1: https://www.supergoodcode.com/presenting/
Comment 9 Ian Rogers 2024-01-19 19:44:15 UTC
I'd have thought 6.7 is okay. We have a test of the functionality here:
https://git.kernel.org/pub/scm/linux/kernel/git/perf/perf-tools-next.git/tree/tools/perf/tests/shell/record_offcpu.sh?h=perf-tools-next#n39

The offcpu code needs BPF support and for that to have been compiled into the tool. If you run 'perf version --build-options' you should see:
...
         bpf_skeletons: [ on  ]  # HAVE_BPF_SKEL
Comment 10 Konstantin Kharlamov 2024-01-19 19:52:18 UTC
(In reply to Ian Rogers from comment #9)
> I'd have thought 6.7 is okay. We have a test of the functionality here:
> https://git.kernel.org/pub/scm/linux/kernel/git/perf/perf-tools-next.git/
> tree/tools/perf/tests/shell/record_offcpu.sh?h=perf-tools-next#n39
> 
> The offcpu code needs BPF support and for that to have been compiled into
> the tool. If you run 'perf version --build-options' you should see:
> ...
>          bpf_skeletons: [ on  ]  # HAVE_BPF_SKEL

Yes, it's on. I also use sometimes basic `bpftrace`, so BPF is certainly working.

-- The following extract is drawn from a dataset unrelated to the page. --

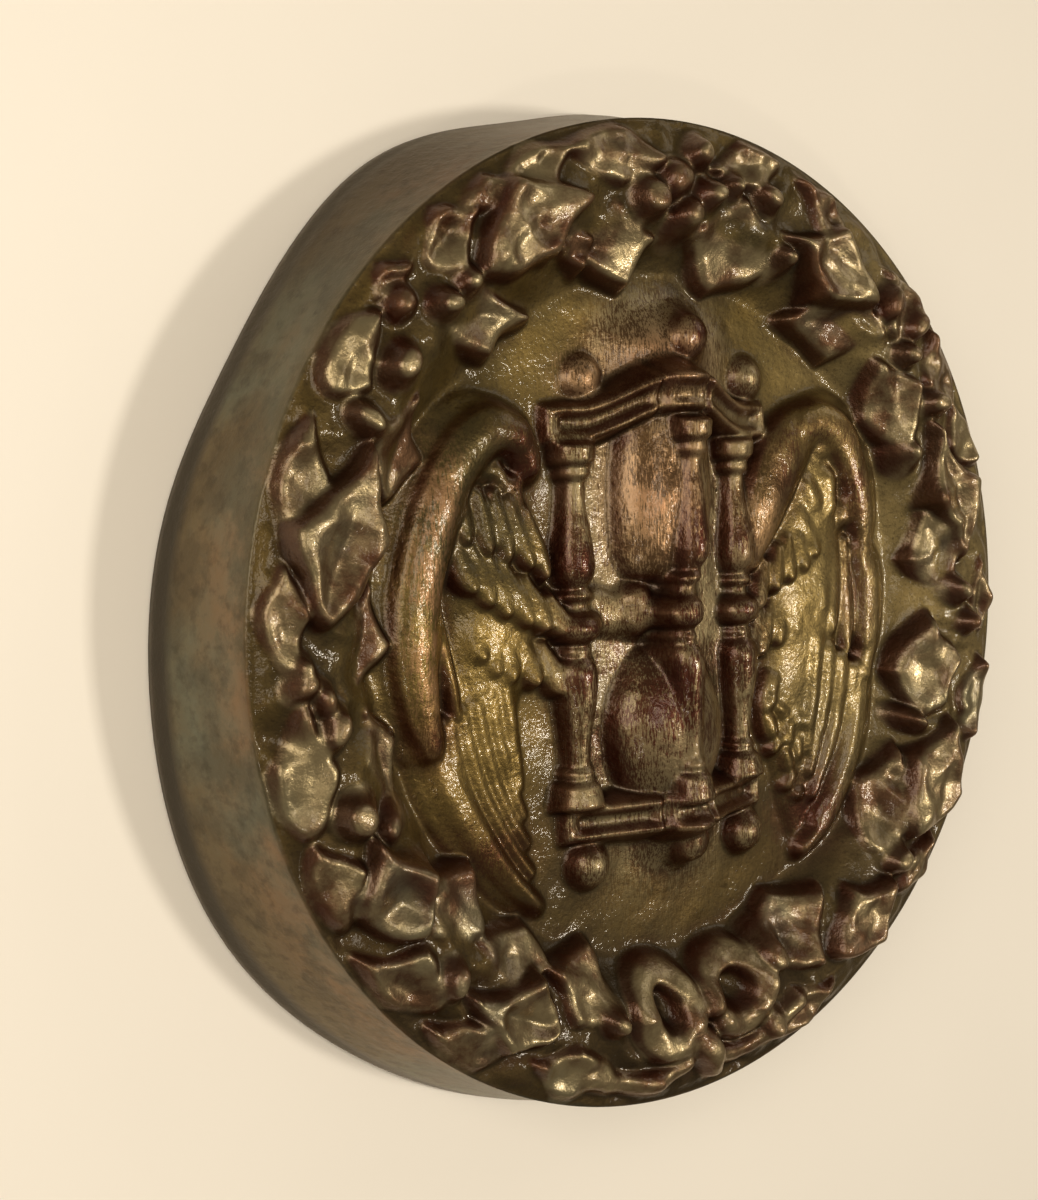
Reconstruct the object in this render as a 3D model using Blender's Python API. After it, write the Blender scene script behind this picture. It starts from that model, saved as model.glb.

I'd presume if my system was missing something for perf `off-cpu` support to work, it would just error out…
Comment 11 Ian Rogers 2024-01-19 19:57:40 UTC
It should error out. The BPF program for off CPU writes into maps and then the maps get dumped as samples at the end of perf record. This leads to the samples being after the regular samples. I think we need to improve this in the perf tool by having the BPF program just dump samples directly. You can write bpf output into a perf ring buffer from BPF, but that's not quite a sample so some finessing is necessary. If you use a command like 'perf script -D' you should be able to see the samples in the buffer, that may indicate what the problem is.
Comment 12 Konstantin Kharlamov 2024-01-19 20:16:12 UTC
While on it, I should mention that `--off-cpu` option doesn't work without root permissions, which might limit its applicability a bit (but still if it would work that would be amazing). When running without `sudo` it complains `libbpf: Failed to bump RLIMIT_MEMLOCK (err = -1), you might need to do it explicitly`.